Dans la mesure où le pays est aride, les fourrages sont importés du Soudan où le Qatar dispose aujourd’hui de plusieurs dizaines de milliers d’hectares. Les balles carrées de luzerne sont chargées dans des conteneurs métalliques puis envoyées par bateaux jusqu’aux ports du Qatar. Quant au maïs et soja, il est importé depuis les États-Unis et les pays d’Amérique latine.
La laiterie Baladna est liée au fond Hassad Food fondé en 2008. Il dispose d’un capital d’un milliard de dollars.
En 2022, une étude d’une université libanaise rappelait la stratégie de ce fond qatari : « Il achète ainsi des milliers d’hectares de terres arables dans diverses régions du monde telles que la Turquie, l’Ukraine, le Brésil, ou encore le Kenya. Il est surtout présent au Soudan où il dispose de plus 101.171 hectares de terres à cultiver et en Australie où il produit plus de 15.000 tonnes de grains. »
Une stratégie utilisée également par l’Arabie saoudite. En 2019, le géographe Alain Cariou notait : « Afin de nourrir ses vaches laitières et ses volailles, la société Almaraï possède 12 300 hectares en Argentine pour le maïs et le soja, et 5 600 en Arizona et en Californie pour le foin de luzerne. »
Quant à la société Jenaan, basée à Abu Dhabi (Émirats Arabes Unis) elle exploite 10.000 hectares au Soudan et 62.000 en Égypte. « L’objectif est surtout de produire du fourrage (luzerne, sorgho, maïs) exporté par conteneur depuis Port Soudan vers les Émirats » indique une étude universitaire.
Baladna, une ferme usine
Les installations de la société Baladna sont marquées par le gigantisme. Ce sont des camions remorque qui distribuent les fourrages le long des mangeoires dans les étables et la traite se fait sur des plateaux rotatifs permettant de traire jusqu’à 100 vaches par heure. Contre la chaleur, des ventilateurs sont installés dans les étables et les vaches sont douchées lors de chaque traite.
Des ingénieurs agronomes et des vétérinaires étrangers veillent sur le bien être des animaux. Les tâches subalternes sont réalisées par des ouvriers originaires pour la plupart du continent indien.
Baladna en Algérie : trois défis à surmonter
La particularité du projet algérien est de construire une méga-ferme avec les étables correspondantes mais également de produire le fourrage consommé par les animaux. Pour les aliments concentrés, il peut être fait appel aux importations de maïs et de soja comme dans le cas de l’élevage avicole.

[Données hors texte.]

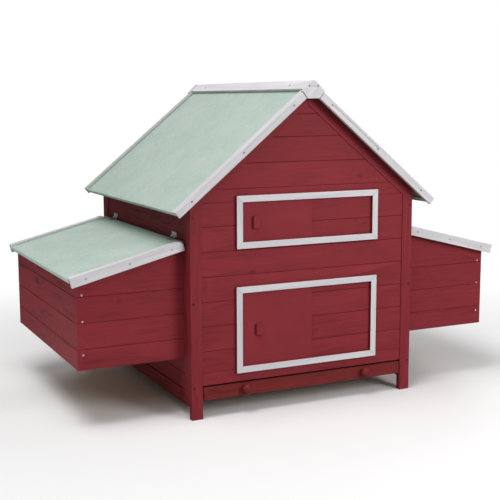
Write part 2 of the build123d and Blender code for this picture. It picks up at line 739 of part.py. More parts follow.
for side, hand in sides:
    with BuildPart() as lid_board:
        sloped(lid, side, lid_board_span, (0, roof_board_thick), (-lid_board_y, lid_board_y))
        for face in (-1, 1):
            drill(lid_trim_screws(side, face), (0, -face, 0), trim_screw, trim_screw_length)
        drill(lid_leaf_screws(side), lid.inward(side), hinge_screw, lid_leaf_screw_length)
    save(lid_board, f"{hand}_lid_board")

    with BuildPart() as lid_felt:
        start, end = lid_board_span
        under = roof_board_thick + fit_gap / 2
        corners = [(start, under), (end + fit_gap, under), (end + fit_gap, -fit_gap / 2),
                   (end - lid_fold, -fit_gap / 2), (end - lid_fold, -felt_thick),
                   (end + felt_thick, -felt_thick), (end + felt_thick, felt_top), (start, felt_top)]
        prism_y([lid.point(side, down, above) for down, above in corners], (-lid_board_y, lid_board_y))
        drill(lid_leaf_screws(side), lid.inward(side), hinge_screw, lid_leaf_screw_length)
    save(lid_felt, f"{hand}_lid_felt")

    with BuildPart() as lid_trims:
        for face in (-1, 1):
            leg_y = (face * (lid_half_length - trim_leg_thick), face * lid_half_length)
            strip_y = (leg_y[0], face * (lid_half_length - trim_strip_width))
            sloped(lid, side, lid_trim_span, (-lid_trim_drop, strip_top), leg_y)
            sloped(lid, side, lid_trim_span, (felt_top + fit_gap / 2, strip_top), strip_y)
        round_wall_end(side)
        for face in (-1, 1):
            drill(lid_trim_screws(side, face), (0, -face, 0), trim_screw, trim_screw_length)
    save(lid_trims, f"{hand}_lid_trims")

    with BuildPart() as hinge_lid_leaves:
        plate_above = (felt_top + fit_gap / 2, felt_top + fit_gap / 2 + hinge_leaf_thick)
        plate_end = hinge_axis_down + hinge_lid_leaf
        for centre in (-hinge_y, hinge_y):
            plate_y = (centre - hinge_length / 2, centre + hinge_length / 2)
            tab_y = (centre - knuckle_length / 2, centre + knuckle_length / 2)
            sloped(lid, side, (hinge_axis_down + leaf_relief, plate_end), plate_above, plate_y)
            sloped(lid, side, (hinge_axis_down, plate_end), plate_above, tab_y)
            rod_y(side * hinge_axis_x, hinge_axis_z, knuckle_radius, tab_y)
            rod_y(side * hinge_axis_x, hinge_axis_z, pin_radius + pin_clearance, plate_y, Mode.SUBTRACT)
        drill(lid_leaf_screws(side), lid.inward(side), hinge_screw, lid_leaf_screw_length)
    save(hinge_lid_leaves, f"{hand}_hinge_lid_leaves")

    with BuildPart() as lid_screws:
        for face in (-1, 1):
            drive_screws(lid_trim_screws(side, face), (0, -face, 0), trim_screw, trim_screw_length)
        drive_screws(lid_leaf_screws(side), lid.inward(side), hinge_screw, lid_leaf_screw_length)
    save(lid_screws, f"{hand}_lid_screws")

with BuildPart() as hinge_wall_leaves:
    for side, _ in sides:
        plate_x = (side * (wall_x + fit_gap), side * (wall_x + fit_gap + hinge_leaf_thick))
        plate_top = hinge_axis_z + hinge_wall_leaf
        for centre in (-hinge_y, hinge_y):
            plate_y = (centre - hinge_length / 2, centre + hinge_length / 2)
            board(plate_x, plate_y, (hinge_axis_z + leaf_relief, plate_top))
            for end in (-1, 1):
                far = centre + end * hinge_length / 2
                near = far - end * knuckle_length
                board(plate_x, (near, far), (hinge_axis_z, plate_top))
                rod_y(side * hinge_axis_x, hinge_axis_z, knuckle_radius, (near, far))
            rod_y(side * hinge_axis_x, hinge_axis_z, pin_radius + pin_clearance, plate_y, Mode.SUBTRACT)
        drill(wall_leaf_screws(side), (-side, 0, 0), hinge_screw, wall_leaf_screw_length)
save(hinge_wall_leaves, "hinge_wall_leaves")

with BuildPart() as hinge_pins:
    for side, _ in sides:
        for centre in (-hinge_y, hinge_y):
            half = hinge_length / 2 + fit_gap
            rod_y(side * hinge_axis_x, hinge_axis_z, pin_radius, (centre - half, centre + half))
            for end in (-1, 1):
                head_y = (centre + end * half, centre + end * (half + pin_head_thick))
                rod_y(side * hinge_axis_x, hinge_axis_z, pin_head_radius, head_y)
save(hinge_pins, "hinge_pins")

# ---------------------------------------------------------------- fasteners on the house

with BuildPart() as frame_screws:
    for face in (-1, 1):
        drive_screws(post_screws(face), (0, -face, 0), frame_screw, post_screw_length)
save(frame_screws, "post_screws")

with BuildPart() as roof_screws:
    for face in (-1, 1):
        drive_screws(barge_screws(face), (0, -face, 0), trim_screw, trim_screw_length)
        drive_screws(apex_screws(face), (0, -face, 0), trim_screw, trim_screw_length)
    for side, _ in sides:
        drive_screws(cap_screws(side), roof.inward(side), trim_screw, cap_screw_length)
save(roof_screws, "roof_screws")

with BuildPart() as nest_box_screws:
    for face in (-1, 1):
        drive_screws(nest_screws(face), (0, -face, 0), trim_screw, trim_screw_length)
    for side, _ in sides:
        drive_screws(wall_leaf_screws(side), (-side, 0, 0), hinge_screw, wall_leaf_screw_length)
save(nest_box_screws, "nest_box_screws")
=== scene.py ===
import math

import bmesh
import bpy
from mathutils import Matrix, Vector, noise


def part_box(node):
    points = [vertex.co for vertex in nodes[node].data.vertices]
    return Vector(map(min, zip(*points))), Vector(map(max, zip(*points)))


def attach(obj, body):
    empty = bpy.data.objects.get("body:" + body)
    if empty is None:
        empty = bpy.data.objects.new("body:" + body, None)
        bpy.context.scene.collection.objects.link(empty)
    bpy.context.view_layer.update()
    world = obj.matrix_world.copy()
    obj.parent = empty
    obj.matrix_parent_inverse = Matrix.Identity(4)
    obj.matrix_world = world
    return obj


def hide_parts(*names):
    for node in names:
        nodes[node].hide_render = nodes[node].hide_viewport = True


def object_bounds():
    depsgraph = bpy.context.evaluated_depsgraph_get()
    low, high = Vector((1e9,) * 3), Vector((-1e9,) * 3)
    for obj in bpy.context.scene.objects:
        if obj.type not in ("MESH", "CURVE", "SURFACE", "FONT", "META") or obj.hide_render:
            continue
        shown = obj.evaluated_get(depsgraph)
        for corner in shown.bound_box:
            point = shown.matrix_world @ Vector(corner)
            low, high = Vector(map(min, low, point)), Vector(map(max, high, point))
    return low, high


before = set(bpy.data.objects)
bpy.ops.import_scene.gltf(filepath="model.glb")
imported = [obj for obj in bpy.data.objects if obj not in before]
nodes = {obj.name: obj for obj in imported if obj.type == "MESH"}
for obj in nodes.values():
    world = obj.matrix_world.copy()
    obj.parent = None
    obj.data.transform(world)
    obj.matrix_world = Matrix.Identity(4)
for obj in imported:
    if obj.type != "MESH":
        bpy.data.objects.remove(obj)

cad_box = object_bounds()
SIDES = ((-1, "left"), (1, "right"))

# Timber sizes that the grain directions need, in metres
FRAME_WIDTH = 0.038
TRAY_SIDE = 0.014
NEST_PLANK = 0.012

# A sheet's upper faces point at least this far up, and at most this far along Y
UPWARD = 0.3
SIDEWAYS = 0.1

# ---------------------------------------------------------------- colours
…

Dans le cas de l’élevage de vaches laitières, il est cependant nécessaire de disposer de fourrages : foin de luzerne et ensilage de maïs. Le développement récent en Algérie d’une industrie de trituration d’oléagineux pour la production de table d’huile devrait permettre d’utiliser les sous-produits dont les tourteaux de soja.
La production de luzerne nécessitera sa culture sous pivots d’irrigation et la mobilisation importante d’eaux souterraines.
La consommation de lait ainsi que de viande blanche permettent actuellement aux ménages à faible revenu un accès aux protéines d’origine animale. Des protéines qui peuvent également être apportées par la consommation de légumes secs.
Un défi majeur
La réussite de cette méga-ferme dans le sud de l’Algérie nécessitera donc de lever trois obstacles. D’abord, maîtriser les programmes de reproduction, de suivi sanitaire et d’alimentation d’un nombre considérable d’animaux.
L’équipement de colliers électroniques sur chaque vache laitière devrait permettre de suivre l’état de chaque animal. Le deuxième défi sera de lutter contre les températures caniculaires du Sud.
Enfin, il s’agira de produire suffisamment de luzerne pour nourrir les milliers de vaches laitières et leurs veaux. Rappelons que dans le cas de la ferme Baladna et d’El Maraï en Arabie saoudite, les fourrages sont importés. À ce titre, le projet algérien de méga-ferme prévu dans le Sud sera unique au monde.